┏━━

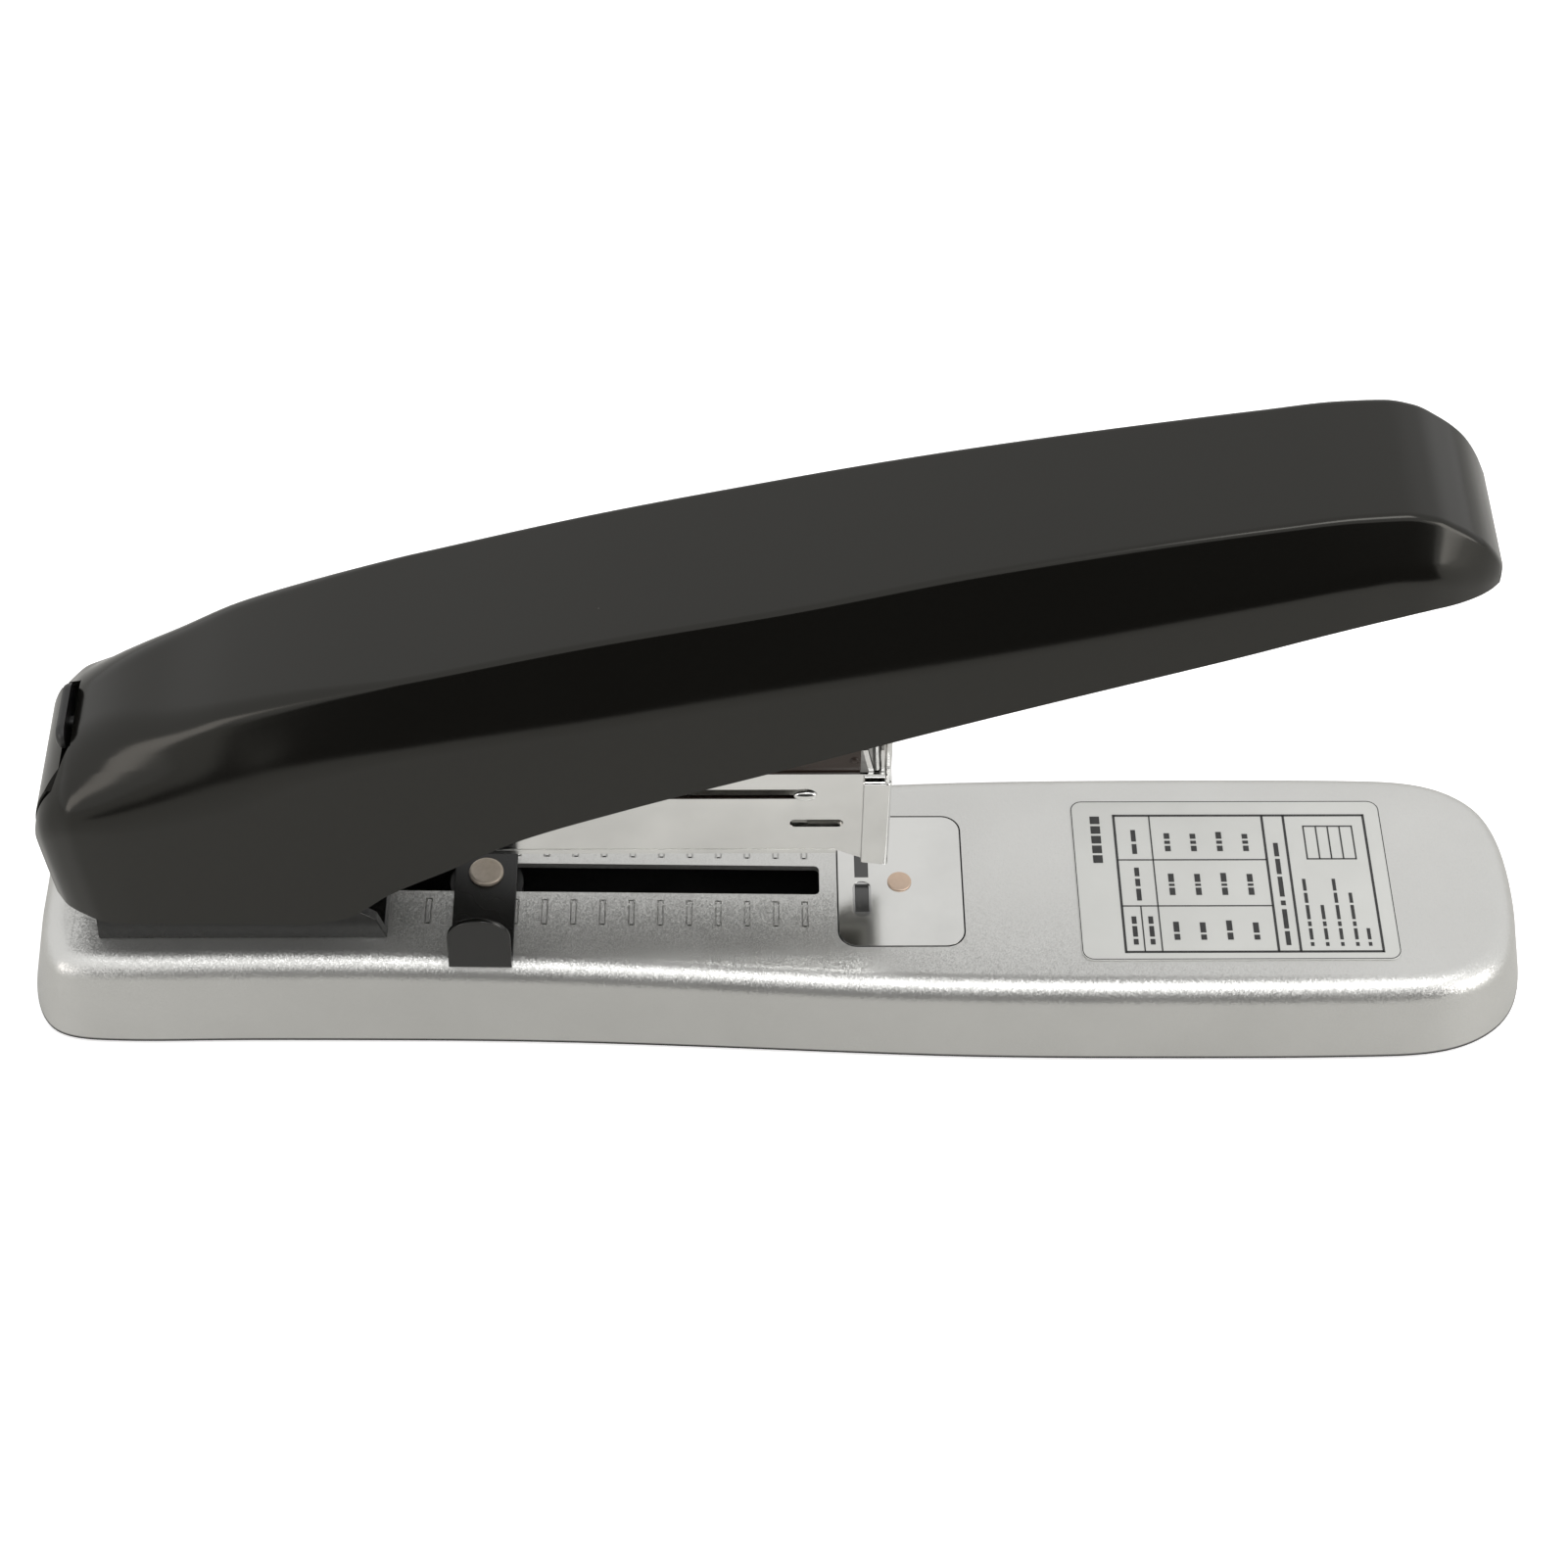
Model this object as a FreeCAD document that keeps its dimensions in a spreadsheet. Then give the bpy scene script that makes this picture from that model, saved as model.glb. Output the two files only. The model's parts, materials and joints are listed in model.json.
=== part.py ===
import FreeCAD, Part
import math
import os
import re
import Sketcher

# Long reach stapler, millimetres. The origin is the middle of the base's footprint on the desk,
# +X points to the front, +Y to the far side and +Z up. Magazine and handle are drawn about the
# hinge pin's axis and placed there.

SIZES = {
    # Base
    "base_rim": 1.0,
    "base_top": 16.0,
    "base_rear_top": 17.6,
    "base_draft": 0.22,
    "base_edge_radius": 4.5,
    "slope_start": 9.0,
    "slope_end": -71.0,
    "slope": 0.02,
    "shell_sheet": 1.2,
    "slot_left": -68.0,
    "slot_right": 6.6,
    "slot_half": 3.15,
    "tray_thickness": 1.6,
    "tray_gap": 0.15,
    "foot_radius": 5.5,
    "foot_height": 1.6,
    "foot_front": 108.0,
    "foot_rear": -114.0,
    "foot_side": 15.0,
    # Anvil and label
    "anvil_left": 9.9,
    "anvil_right": 31.5,
    "anvil_half": 14.3,
    "anvil_thickness": 1.2,
    "anvil_corner": 3.2,
    "staple_line": 14.0,
    "pocket_half": 1.2,
    "pocket_inner": 0.7,
    "pocket_outer": 6.8,
    "pocket_depth": 0.75,
    "pocket_rim_half": 1.6,
    "pocket_rim_depth": 0.15,
    "anvil_rivet_place": 20.6,
    "anvil_rivet_radius": 2.1,
    "anvil_rivet_side": -0.35,
    "anvil_rivet_shank": 1.3,
    "anvil_rivet_head": 0.35,
    "anvil_rivet_tail": 0.6,
    "anvil_seat_sheet": 1.6,
    "tick_near": 4.7,
    "tick_far": 10.3,
    "label_left": 51.5,
    "label_right": 106.6,
    "label_half": 17.7,
    "label_thickness": 0.25,
    # Hinge
    "hinge_place": -106.0,
    "hinge_height": 45.0,
    "pin_radius": 3.0,
    "pin_half": 15.0,
    "running_gap": 0.06,
    "clip_radius": 5.2,
    "clip_thickness": 0.8,
    "bracket_outer": 13.5,
    "bracket_sheet": 1.8,
    "bracket_left": -11.0,
    "bracket_right": 38.3,
    "bracket_boss": 8.5,
    "bracket_floor": 1.5,
    "bracket_rivet_side": 7.0,
    "bracket_rivet_inset": 6.0,
    "rivet_radius": 1.5,
    # Paper guide
    "guide_place": -51.35,
    "guide_half": 5.35,
    "guide_sheet": 0.9,
    "guide_lift": 0.25,
    "guide_far": 6.5,
    "guide_near": 20.4,
    "guide_tab": 14.8,
    "guide_shank": 1.6,
    "guide_rivet_radius": 3.0,
    "slider_gap": 0.1,
    # Magazine, about the hinge axis
    "mag_half": 8.5,
    "mag_sheet": 1.0,
    "mag_top": 9.2,
    "mag_bottom": -10.1,
    "mag_front": 122.8,
    "nose_bottom": -13.0,
    "nose_start": 115.5,
    "crease": 1.5,
    "crease_lean": 0.6,
    "window_left": 60.0,
    "window_right": 110.4,
    "window_height": 4.5,
    "window_half": 1.1,
    "short_slot_left": 107.1,
    "short_slot_right": 116.0,
    "short_slot_height": -2.8,
    "short_slot_half": 0.95,
    "hem_low": -9.8,
    "hem_high": -9.45,
    "hem_depth": 0.35,
    "lip_bottom": -11.3,
    "lip_half": 8.1,
    "lip_sheet": 0.6,
    "lip_end": 115.0,
    "floor_end": 34.0,
    "cap_front": 123.8,
    "cap_rear": 119.1,
    "cap_half": 9.3,
    "cap_top": 8.1,
    "cap_tongue_half": 5.6,
    "cap_tongue_top": 15.0,
    "inner_half": 7.3,
    "inner_sheet": 0.9,
    "inner_bottom": 4.5,
    "inner_top": 15.0,
    "inner_left": 22.0,
    "inner_right": 118.6,
    "rail_half": 5.6,
    "rail_sheet": 0.8,
    "rail_bottom": -9.0,
    "rail_top": 3.0,
    "rail_left": 14.0,
    "rail_right": 121.6,
    "rod_height": -3.2,
    "rod_radius": 1.25,
    "pusher_left": 110.0,
    "pusher_right": 121.2,
    # Driver
    "blade_left": 121.9,
    "blade_thickness": 0.8,
    "blade_half": 6.2,
    "blade_bottom": 6.4,
    "blade_top": 43.0,
    "holder_half": 7.0,
    "holder_length": 12.6,
    "holder_bottom": 34.9,
    "holder_top": 44.1,
    "drive_pin_place": 126.5,
    "drive_pin_height": 39.5,
    "drive_pin_radius": 2.0,
    "drive_slot_rear": 2.4,
    "drive_slot_front": 7.0,
    "drive_slot_gap": 0.2,
    # Handle, about the hinge axis
    "cover_wall": 1.6,
    "frame_half": 10.8,
    "frame_sheet": 1.5,
    "screw_radius": 1.5,
    "screw_length": 9.0,
    "screw_head_radius": 2.8,
    "screw_head": 1.6,
    "screw_recess_radius": 1.2,
    "screw_boss_radius": 3.4,
    "screw_rear": 60.0,
    "screw_rear_web": 35.2,
    "screw_front": 164.0,
    "screw_front_web": 60.0,
    # Rear cap and release button, about the hinge axis
    "rear_cap_radius": 17.4,
    "rear_cap_sheet": 1.6,
    "rear_cap_low_half": 11.3,
    "rear_cap_high_half": 8.4,
    "rear_cap_shoulder": 9.2,
    "rear_cap_top": 12.4,
    "seat_rear": -8.8,
    "seat_front": -6.5,
    "seat_low_half": 7.3,
    "seat_half": 4.5,
    "seat_top": 14.8,
    "seat_low": 5.2,
    "seat_web": 2.0,
    "seat_shoulder": 9.0,
    "button_rear": -12.7,
    "button_front": -11.1,
    "button_low": 12.7,
    "button_high": 17.5,
    "button_half": 6.2,
    "button_corner": 2.2,
    "button_stem_height": 13.45,
    "button_stem_radius": 1.1,
}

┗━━

Your task is to reproduce the whole listing exactly.

COMPLETED TASK:
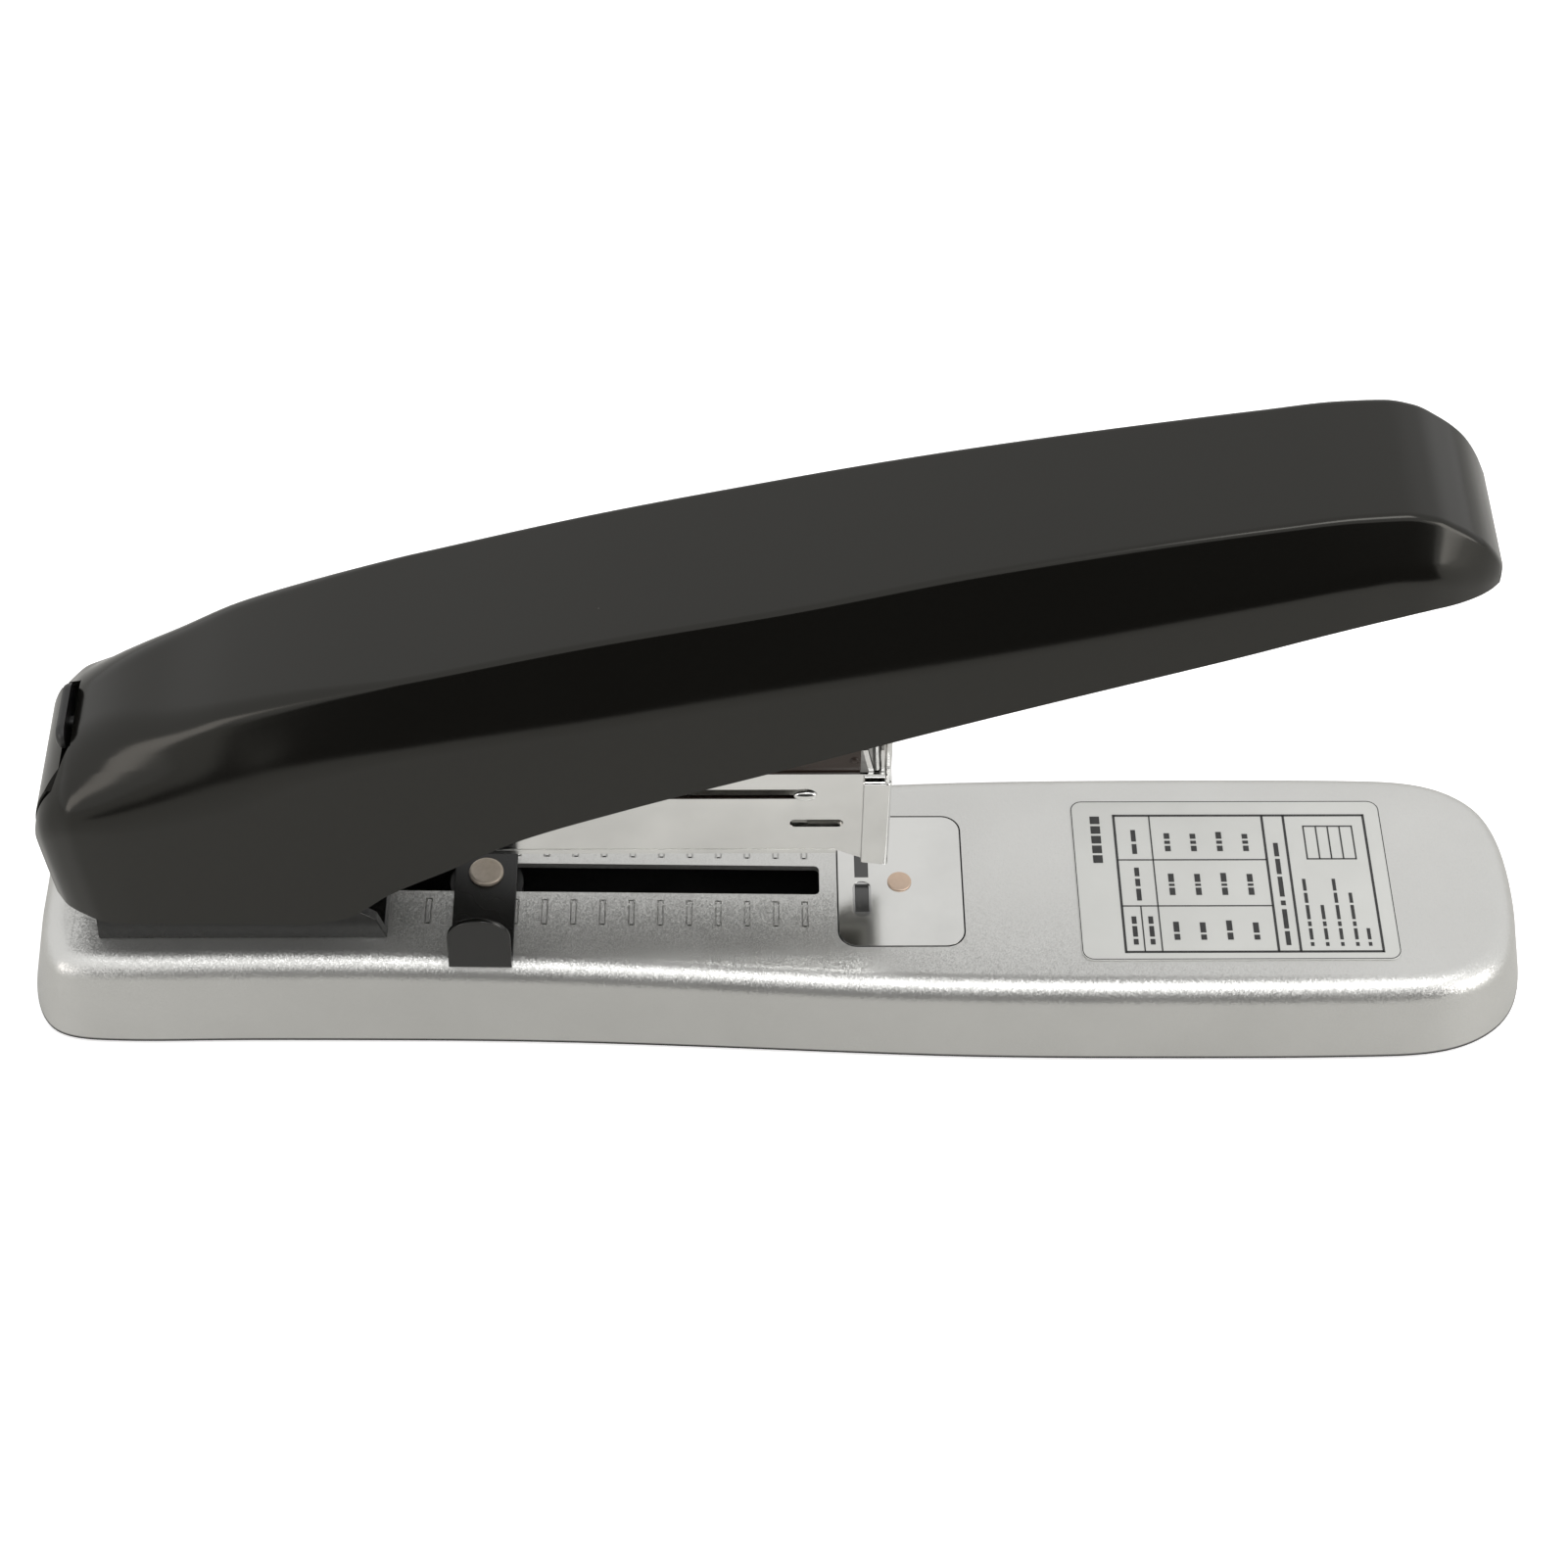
Model this object as a FreeCAD document that keeps its dimensions in a spreadsheet. Then give the bpy scene script that makes this picture from that model, saved as model.glb. Output the two files only. The model's parts, materials and joints are listed in model.json.
=== part.py ===
import FreeCAD, Part
import math
import os
import re
import Sketcher

# Long reach stapler, millimetres. The origin is the middle of the base's footprint on the desk,
# +X points to the front, +Y to the far side and +Z up. Magazine and handle are drawn about the
# hinge pin's axis and placed there.

SIZES = {
    # Base
    "base_rim": 1.0,
    "base_top": 16.0,
    "base_rear_top": 17.6,
    "base_draft": 0.22,
    "base_edge_radius": 4.5,
    "slope_start": 9.0,
    "slope_end": -71.0,
    "slope": 0.02,
    "shell_sheet": 1.2,
    "slot_left": -68.0,
    "slot_right": 6.6,
    "slot_half": 3.15,
    "tray_thickness": 1.6,
    "tray_gap": 0.15,
    "foot_radius": 5.5,
    "foot_height": 1.6,
    "foot_front": 108.0,
    "foot_rear": -114.0,
    "foot_side": 15.0,
    # Anvil and label
    "anvil_left": 9.9,
    "anvil_right": 31.5,
    "anvil_half": 14.3,
    "anvil_thickness": 1.2,
    "anvil_corner": 3.2,
    "staple_line": 14.0,
    "pocket_half": 1.2,
    "pocket_inner": 0.7,
    "pocket_outer": 6.8,
    "pocket_depth": 0.75,
    "pocket_rim_half": 1.6,
    "pocket_rim_depth": 0.15,
    "anvil_rivet_place": 20.6,
    "anvil_rivet_radius": 2.1,
    "anvil_rivet_side": -0.35,
    "anvil_rivet_shank": 1.3,
    "anvil_rivet_head": 0.35,
    "anvil_rivet_tail": 0.6,
    "anvil_seat_sheet": 1.6,
    "tick_near": 4.7,
    "tick_far": 10.3,
    "label_left": 51.5,
    "label_right": 106.6,
    "label_half": 17.7,
    "label_thickness": 0.25,
    # Hinge
    "hinge_place": -106.0,
    "hinge_height": 45.0,
    "pin_radius": 3.0,
    "pin_half": 15.0,
    "running_gap": 0.06,
    "clip_radius": 5.2,
    "clip_thickness": 0.8,
    "bracket_outer": 13.5,
    "bracket_sheet": 1.8,
    "bracket_left": -11.0,
    "bracket_right": 38.3,
    "bracket_boss": 8.5,
    "bracket_floor": 1.5,
    "bracket_rivet_side": 7.0,
    "bracket_rivet_inset": 6.0,
    "rivet_radius": 1.5,
    # Paper guide
    "guide_place": -51.35,
    "guide_half": 5.35,
    "guide_sheet": 0.9,
    "guide_lift": 0.25,
    "guide_far": 6.5,
    "guide_near": 20.4,
    "guide_tab": 14.8,
    "guide_shank": 1.6,
    "guide_rivet_radius": 3.0,
    "slider_gap": 0.1,
    # Magazine, about the hinge axis
    "mag_half": 8.5,
    "mag_sheet": 1.0,
    "mag_top": 9.2,
    "mag_bottom": -10.1,
    "mag_front": 122.8,
    "nose_bottom": -13.0,
    "nose_start": 115.5,
    "crease": 1.5,
    "crease_lean": 0.6,
    "window_left": 60.0,
    "window_right": 110.4,
    "window_height": 4.5,
    "window_half": 1.1,
    "short_slot_left": 107.1,
    "short_slot_right": 116.0,
    "short_slot_height": -2.8,
    "short_slot_half": 0.95,
    "hem_low": -9.8,
    "hem_high": -9.45,
    "hem_depth": 0.35,
    "lip_bottom": -11.3,
    "lip_half": 8.1,
    "lip_sheet": 0.6,
    "lip_end": 115.0,
    "floor_end": 34.0,
    "cap_front": 123.8,
    "cap_rear": 119.1,
    "cap_half": 9.3,
    "cap_top": 8.1,
    "cap_tongue_half": 5.6,
    "cap_tongue_top": 15.0,
    "inner_half": 7.3,
    "inner_sheet": 0.9,
    "inner_bottom": 4.5,
    "inner_top": 15.0,
    "inner_left": 22.0,
    "inner_right": 118.6,
    "rail_half": 5.6,
    "rail_sheet": 0.8,
    "rail_bottom": -9.0,
    "rail_top": 3.0,
    "rail_left": 14.0,
    "rail_right": 121.6,
    "rod_height": -3.2,
    "rod_radius": 1.25,
    "pusher_left": 110.0,
    "pusher_right": 121.2,
    # Driver
    "blade_left": 121.9,
    "blade_thickness": 0.8,
    "blade_half": 6.2,
    "blade_bottom": 6.4,
    "blade_top": 43.0,
    "holder_half": 7.0,
    "holder_length": 12.6,
    "holder_bottom": 34.9,
    "holder_top": 44.1,
    "drive_pin_place": 126.5,
    "drive_pin_height": 39.5,
    "drive_pin_radius": 2.0,
    "drive_slot_rear": 2.4,
    "drive_slot_front": 7.0,
    "drive_slot_gap": 0.2,
    # Handle, about the hinge axis
    "cover_wall": 1.6,
    "frame_half": 10.8,
    "frame_sheet": 1.5,
    "screw_radius": 1.5,
    "screw_length": 9.0,
    "screw_head_radius": 2.8,
    "screw_head": 1.6,
    "screw_recess_radius": 1.2,
    "screw_boss_radius": 3.4,
    "screw_rear": 60.0,
    "screw_rear_web": 35.2,
    "screw_front": 164.0,
    "screw_front_web": 60.0,
    # Rear cap and release button, about the hinge axis
    "rear_cap_radius": 17.4,
    "rear_cap_sheet": 1.6,
    "rear_cap_low_half": 11.3,
    "rear_cap_high_half": 8.4,
    "rear_cap_shoulder": 9.2,
    "rear_cap_top": 12.4,
    "seat_rear": -8.8,
    "seat_front": -6.5,
    "seat_low_half": 7.3,
    "seat_half": 4.5,
    "seat_top": 14.8,
    "seat_low": 5.2,
    "seat_web": 2.0,
    "seat_shoulder": 9.0,
    "button_rear": -12.7,
    "button_front": -11.1,
    "button_low": 12.7,
    "button_high": 17.5,
    "button_half": 6.2,
    "button_corner": 2.2,
    "button_stem_height": 13.45,
    "button_stem_radius": 1.1,
}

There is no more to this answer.